Mnuchin insisted it’s about the middle class.
“It is about simplicity and significant tax cuts,” he told Yahoo Finance. “A typical … person would have about a $1,000 tax cut.”
As for the proposed estate tax repeal, Mnuchin said Republicans think it’s an unfair tax because it’s a double tax and also focuses mostly on small businesses.
“This is as much a philosophical issue as it is an economic issue. And again the estate tax is under consideration,” Mnuchin said. Still, Mnuchin conceded at the Institution for International Finance Conference last month that cutting the estate tax disproportionately helps rich people.
The Tax Policy Center estimates that only about 80 farms and closely-held businesses are expected to pay the estate tax this year.

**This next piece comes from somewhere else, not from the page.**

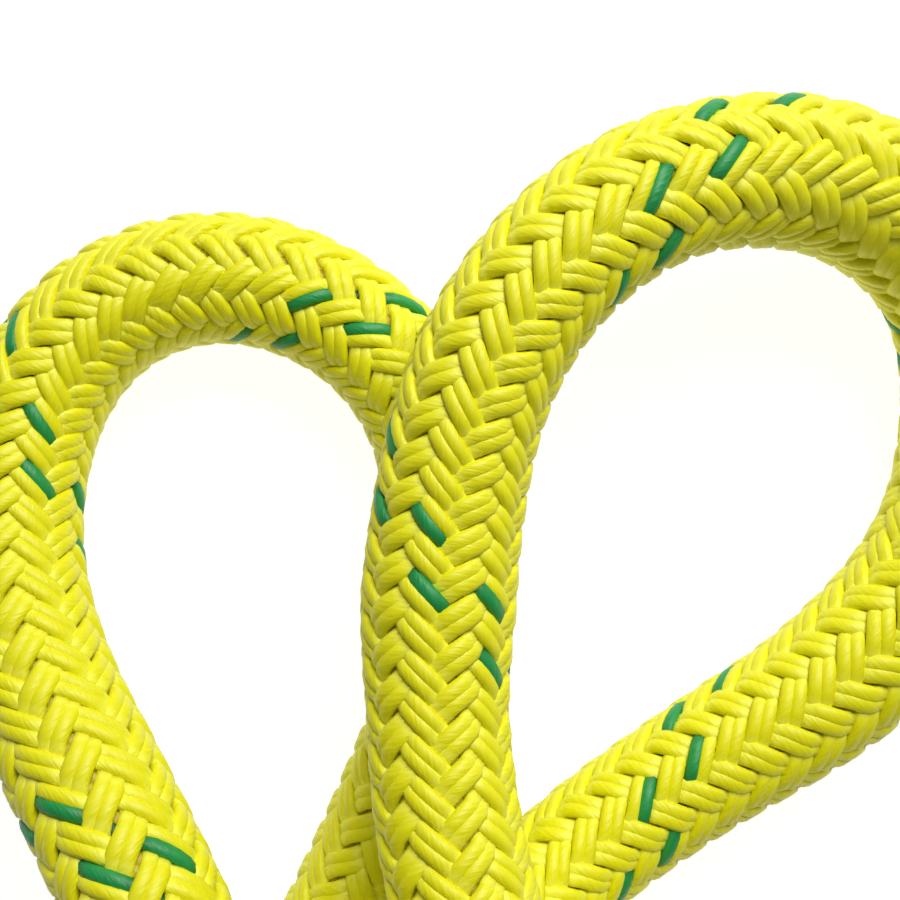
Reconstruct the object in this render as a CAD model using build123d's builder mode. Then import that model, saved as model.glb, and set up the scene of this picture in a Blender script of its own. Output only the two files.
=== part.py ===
from build123d import *
import math
import os

# A soft braided climbing rope, put away as a strapped hank with two short loops drawn out of its front.
# +Z is up, and +Y runs from the hank towards the loops. The origin is under the middle of the whole bundle.

# ---- driving dimensions, in millimetres ----
ROPE_D = 11.0  # a single rope of the thick kind
SHEATH_T = 1.1  # the braided sheath's wall
PITCH = 11.4  # from one strand of the hank to the next, across and up
LAYERS = 6  # of strands in the hank
HALF_WIDTH = 49.0  # of the hank, over its outermost strands
HANK_LENGTH = 255.0
LOOPS_Y = 184.0  # the loops' own middle, in front of the origin
LOOP_REACH = 105.0  # from the loops' middle back to the hank's front
TAIL = 9.0  # bare rope between the hank and the sleeve at each end
SLEEVE_LENGTH = 25.0
SLEEVE_T = 0.4  # shrunk on, the sleeve squeezes the rope by its own thickness
SEAL_T = 1.2  # the melted tip
STRAP_WIDTH = 25.0
STRAP_T = 1.6
STRAP_GAP = 0.3  # beside a strap, where the rope swells again
STRAP_INSET = 62.0  # from the hank's ends to the middle of a strap
WAIST = 2.0  # how far a strap pulls the hank in
CORNER = 5.0  # along the hank's long edges

# ---- worked out ----
ROPE_R = ROPE_D / 2
CORE_R = ROPE_R - SHEATH_T
SIDE_X = HALF_WIDTH - ROPE_R  # the outermost strands
LAYER_Z = [ROPE_R + i * PITCH for i in range(LAYERS)]
HANK_HEIGHT = LAYER_Z[-1] + ROPE_R
FRONT_Y = LOOPS_Y - LOOP_REACH
REAR_Y = FRONT_Y - HANK_LENGTH
STRAP_YS = [FRONT_Y - STRAP_INSET, REAR_Y + STRAP_INSET]

# ---- the two loops' routes, about the loops' middle ----
# The left loop leaves the hank at its right, crosses over to the left, turns round and comes back below.
LEFT_LOOP = [
    (SIDE_X, -LOOP_REACH, LAYER_Z[2]),
    (SIDE_X, -98, LAYER_Z[2]),
    (41, -90, 28.5),
    (34.5, -83, 28.7),
    (24, -76, 28.8),
    (10.5, -69, 29),
    (-2.5, -60.5, 29.5),
    (-12, -50, 28.5),
    (-18.7, -38.4, 22),
    (-24.9, -27.2, 17),
    (-31, -16.4, 12),
    (-36.2, -6, 8),
    (-35.7, 5.5, 6),
    (-28.5, 13.2, 5.5),
    (-18.1, 15.2, 5.5),
    (-8, 11.3, 5.5),
    (-1.5, 3.5, 5.6),
    (0.6, -8.5, 5.7),
    (-0.8, -21, 5.6),
    (-5.4, -32.2, 5.5),
    (-10.2, -42.5, 5.5),
    (-15.5, -53, 5.6),
    (-22.5, -63.5, 7),
    (-30.5, -73.5, 10.5),
    (-37.5, -82, 13.8),
    (-42, -90, 16.2),
    (-SIDE_X, -98, LAYER_Z[1]),
    (-SIDE_X, -LOOP_REACH, LAYER_Z[1]),
]
# The right loop leaves the hank at its left, passes under its own other leg and comes back to the right.
RIGHT_LOOP = [
    (-SIDE_X, -LOOP_REACH, LAYER_Z[2]),
    (-SIDE_X, -98, LAYER_Z[2]),
    (-41.5, -90, 27.8),
    (-36, -81.5, 25.8),
    (-28.5, -73.5, 23),
    (-20.5, -66.5, 20.5),
    (-13, -59, 18.5),
    (-6.5, -51, 16.3),
    (0, -43, 13),
    (8.2, -35, 7.4),
    (19.6, -26.6, 5.6),
    (31.6, -17.8, 5.5),
    (40.6, -8, 5.5),
    (44.8, 4.2, 5.6),
    (42.3, 15.6, 7.5),
    (31.6, 22, 11.5),
    (18.6, 22, 15.5),
    (8.3, 16.2, 18),
    (2.5, 6, 18.3),
    (0, -6, 17.4),
    (-1.2, -18.2, 18.2),
    (0.2, -30.3, 21),
    (4.5, -42, 24.5),
    (11.5, -54, 23.3),
    (21.5, -65, 20),
    (31.5, -75, 18),
    (38.5, -82.5, 17.2),
    (42.3, -90, 16.9),
    (SIDE_X, -98, LAYER_Z[1]),
    (SIDE_X, -LOOP_REACH, LAYER_Z[1]),
]


def placed(route):
    """The route's points in the bundle's own frame."""
    return [Vector(x, y + LOOPS_Y, z) for x, y, z in route]


def corner_radii(points):
    """For each corner, 0.45 of its shorter run over the tangent of half its turn."""
    radii = []
    for before, at, after in zip(points, points[1:], points[2:]):
        half_turn = math.radians((at - before).get_angle(after - at)) / 2
        radii.append(0.45 * min((at - before).length, (after - at).length) / math.tan(half_turn))
    return radii


left_points, right_points = placed(LEFT_LOOP), placed(RIGHT_LOOP)
left_radii, right_radii = corner_radii(left_points), corner_radii(right_points)

# ---- the left loop: a braided sheath over a core of plied cords ----
with BuildPart() as left_loop_sheath:
    with BuildLine() as left_path:
        FilletPolyline(*left_points, radius=left_radii)
    with BuildSketch(Plane(left_path.line @ 0, z_dir=left_path.line % 0)):
        Circle(ROPE_R)
        Circle(CORE_R, mode=Mode.SUBTRACT)
    sweep(path=left_path.line)

with BuildPart() as left_loop_core:
    with BuildLine() as left_core_path:
        FilletPolyline(*left_points, radius=left_radii)
    with BuildSketch(Plane(left_core_path.line @ 0, z_dir=left_core_path.line % 0)):
        Circle(CORE_R)
    sweep(path=left_core_path.line)

# ---- the right loop ----
with BuildPart() as right_loop_sheath:
    with BuildLine() as right_path:
        FilletPolyline(*right_points, radius=right_radii)
    with BuildSketch(Plane(right_path.line @ 0, z_dir=right_path.line % 0)):
        Circle(ROPE_R)
        Circle(CORE_R, mode=Mode.SUBTRACT)
    sweep(path=right_path.line)

with BuildPart() as right_loop_core:
    with BuildLine() as right_core_path:
        FilletPolyline(*right_points, radius=right_radii)
    with BuildSketch(Plane(right_core_path.line @ 0, z_dir=right_core_path.line % 0)):
        Circle(CORE_R)
    sweep(path=right_core_path.line)

# ---- the hank: the outer shape of its bundled turns, pulled in where the straps go round ----
waist_half = STRAP_WIDTH / 2 + STRAP_GAP
swells = [
    (REAR_Y, STRAP_YS[1] - waist_half),
    (STRAP_YS[1] + waist_half, STRAP_YS[0] - waist_half),
    (STRAP_YS[0] + waist_half, FRONT_Y),
]
WAIST_SIZE = (2 * (HALF_WIDTH - WAIST), HANK_HEIGHT - 2 * WAIST)

with BuildPart() as hank:
    for rear, front in swells:
        with BuildSketch(Plane.XZ.offset(-front)):
            with Locations((0, HANK_HEIGHT / 2)):
                RectangleRounded(2 * HALF_WIDTH, HANK_HEIGHT, CORNER)
        extrude(amount=front - rear)
    for strap_y in STRAP_YS:
        with BuildSketch(Plane.XZ.offset(-strap_y - waist_half)):
            with Locations((0, HANK_HEIGHT / 2)):
                RectangleRounded(*WAIST_SIZE, CORNER)
        extrude(amount=2 * waist_half)

# ---- the two straps of woven tape that hold the hank ----
straps = []
for strap_y in STRAP_YS:
    with BuildPart() as strap:
        with BuildSketch(Plane.XZ.offset(-strap_y - STRAP_WIDTH / 2)):
            with Locations((0, HANK_HEIGHT / 2)):
                RectangleRounded(WAIST_SIZE[0] + 2 * STRAP_T, WAIST_SIZE[1] + 2 * STRAP_T, CORNER + STRAP_T)
                RectangleRounded(*WAIST_SIZE, CORNER, mode=Mode.SUBTRACT)
        extrude(amount=STRAP_WIDTH)
    straps.append(strap)

# ---- the rope's two ends, at the hank's rear: bare rope, a shrunk sleeve and a melted tip ----
END_PLACES = {"a": (-SIDE_X, LAYER_Z[0]), "b": (SIDE_X, LAYER_Z[-1])}
ends = {}
for letter, (end_x, end_z) in END_PLACES.items():
    rear_plane = Plane((end_x, REAR_Y, end_z), x_dir=(1, 0, 0), z_dir=(0, -1, 0))
    with BuildPart() as end_sheath:
        with BuildSketch(rear_plane):
            Circle(ROPE_R)
            Circle(CORE_R - SLEEVE_T, mode=Mode.SUBTRACT)
        extrude(amount=TAIL)
        with BuildSketch(rear_plane.offset(TAIL)):
            Circle(ROPE_R - SLEEVE_T)
            Circle(CORE_R - SLEEVE_T, mode=Mode.SUBTRACT)
        extrude(amount=SLEEVE_LENGTH)
    with BuildPart() as end_core:
        with BuildSketch(rear_plane):
            Circle(CORE_R - SLEEVE_T)
        extrude(amount=TAIL + SLEEVE_LENGTH)
    with BuildPart() as end_sleeve:
        with BuildSketch(rear_plane.offset(TAIL)):
            Circle(ROPE_R)
            Circle(ROPE_R - SLEEVE_T, mode=Mode.SUBTRACT)
        extrude(amount=SLEEVE_LENGTH)
    with BuildPart() as end_seal:
        with BuildSketch(rear_plane.offset(TAIL + SLEEVE_LENGTH)):
            Circle(ROPE_R - SLEEVE_T)
        extrude(amount=SEAL_T)
        fillet(end_seal.faces().sort_by(Axis.Y)[0].edges(), radius=SEAL_T / 2)
    ends[letter] = (end_sheath, end_core, end_sleeve, end_seal)

# ---- labels and files ----
os.makedirs("parts", exist_ok=True)

left_loop_sheath.part.label = "left_loop_sheath"
export_step(left_loop_sheath.part, "parts/left_loop_sheath.step")
left_loop_core.part.label = "left_loop_core"
export_step(left_loop_core.part, "parts/left_loop_core.step")
right_loop_sheath.part.label = "right_loop_sheath"
export_step(right_loop_sheath.part, "parts/right_loop_sheath.step")
right_loop_core.part.label = "right_loop_core"
export_step(right_loop_core.part, "parts/right_loop_core.step")
hank.part.label = "hank"
export_step(hank.part, "parts/hank.step")
for place, strap in zip(("front", "rear"), straps):
    strap.part.label = f"{place}_strap"
    export_step(strap.part, f"parts/{place}_strap.step")
for letter, pieces in ends.items():
    for word, piece in zip(("sheath", "core", "sleeve", "seal"), pieces):
        piece.part.label = f"end_{letter}_{word}"
        export_step(piece.part, f"parts/end_{letter}_{word}.step")

# ---- what the routes come to ----
for word, path, radii, sheath, core in (
    ("left", left_path, left_radii, left_loop_sheath, left_loop_core),
    ("right", right_path, right_radii, right_loop_sheath, right_loop_core),
):
    length = path.wires()[0].length
    volume = sheath.part.volume + core.part.volume
    print(f"{word} loop: {length:.1f} mm long, radii {[round(r, 1) for r in radii]}")
    print(f"  volume {volume:.0f} mm3, section times length {math.pi * ROPE_R**2 * length:.0f} mm3")
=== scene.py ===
import bpy
import numpy as np
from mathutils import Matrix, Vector


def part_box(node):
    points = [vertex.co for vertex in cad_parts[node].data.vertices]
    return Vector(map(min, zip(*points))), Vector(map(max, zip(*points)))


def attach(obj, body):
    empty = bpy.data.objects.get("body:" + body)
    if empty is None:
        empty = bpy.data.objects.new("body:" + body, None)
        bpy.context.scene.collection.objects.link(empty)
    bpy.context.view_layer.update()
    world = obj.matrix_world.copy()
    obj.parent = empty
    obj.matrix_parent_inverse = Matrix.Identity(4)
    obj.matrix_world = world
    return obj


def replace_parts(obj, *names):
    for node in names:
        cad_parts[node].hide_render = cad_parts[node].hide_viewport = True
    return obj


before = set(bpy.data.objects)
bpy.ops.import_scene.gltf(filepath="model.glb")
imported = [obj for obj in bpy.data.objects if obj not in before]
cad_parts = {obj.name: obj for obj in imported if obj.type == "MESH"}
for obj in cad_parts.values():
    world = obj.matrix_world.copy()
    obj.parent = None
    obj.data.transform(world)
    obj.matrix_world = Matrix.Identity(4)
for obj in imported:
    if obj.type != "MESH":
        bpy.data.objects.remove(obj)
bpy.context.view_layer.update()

# ---- Camera ----
# Straight above the two loops and close to them, looking down. The hank lies past the lower edge of its
# view.
hank_low, hank_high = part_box("hank")
loops_y = hank_high.y + 0.105

camera = bpy.data.objects.new("camera", bpy.data.cameras.new("camera"))
bpy.context.scene.collection.objects.link(camera)
camera.location = (0.0, loops_y, 0.110)
camera.data.lens = 49.64
camera.data.sensor_width = 36.0
camera.data.clip_start = 0.005
bpy.context.scene.camera = camera

# ---- The rope's line ----
# One rope, 11 mm thick. From its first end it is wound into the lower turns of the hank, comes out as the
# left loop, goes back for the middle turns, comes out as the right loop, and ends with the upper turns.
rope_d = 0.011
# From one turn to the next: the rope's thickness and a little room.
row = 0.0114
# The middles of the three rings of turns, inner to outer, and of the six layers, lowest to highest.
columns = hank_high.x - rope_d / 2 - row * np.array([2, 1, 0])
heights = hank_low.z + rope_d / 2 + row * np.arange(6)
middle_z = (hank_low.z + hank_high.z) / 2
front_y = hank_high.y - columns[2] - rope_d / 2
rear_y = hank_low.y + columns[2] + rope_d / 2
front_strap_y = sum(corner.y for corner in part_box("front_strap")) / 2
rear_strap_y = sum(corner.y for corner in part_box("rear_strap")) / 2
tip_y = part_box("end_a_seal")[1].y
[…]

Furthermore, they estimate only about 5,000 families are expected to pay the estate tax, and the first $5.49 million for individuals and $11 million for couples are not taxed.
Meanwhile, the logic of “double tax” is specious as right now assets are now passed on in a stepped-up basis. For example, if someone dies with a $100 million stock portfolio that had a $10 million cost basis, the cost basis gets stepped up to $100 million (time of death) for heirs, meaning the capital gains aren’t taxed.
This is significant, as repealing the estate tax would further increase the deficit. (The estate tax amounts to $200 billion revenue over 10 years, according to the Tax Policy Center.)
Market implications
While the proposals work their way through Congress, Mnuchin said the market does have expectations for passage.
“There’s no question the market likes the Trump economic policies,” he told Yahoo Finance. “There’s no question in my mind there are expectations of tax reform built into the market…My guess is there’s still upside….People will still continue to invest. And that’s going to be good for American companies.”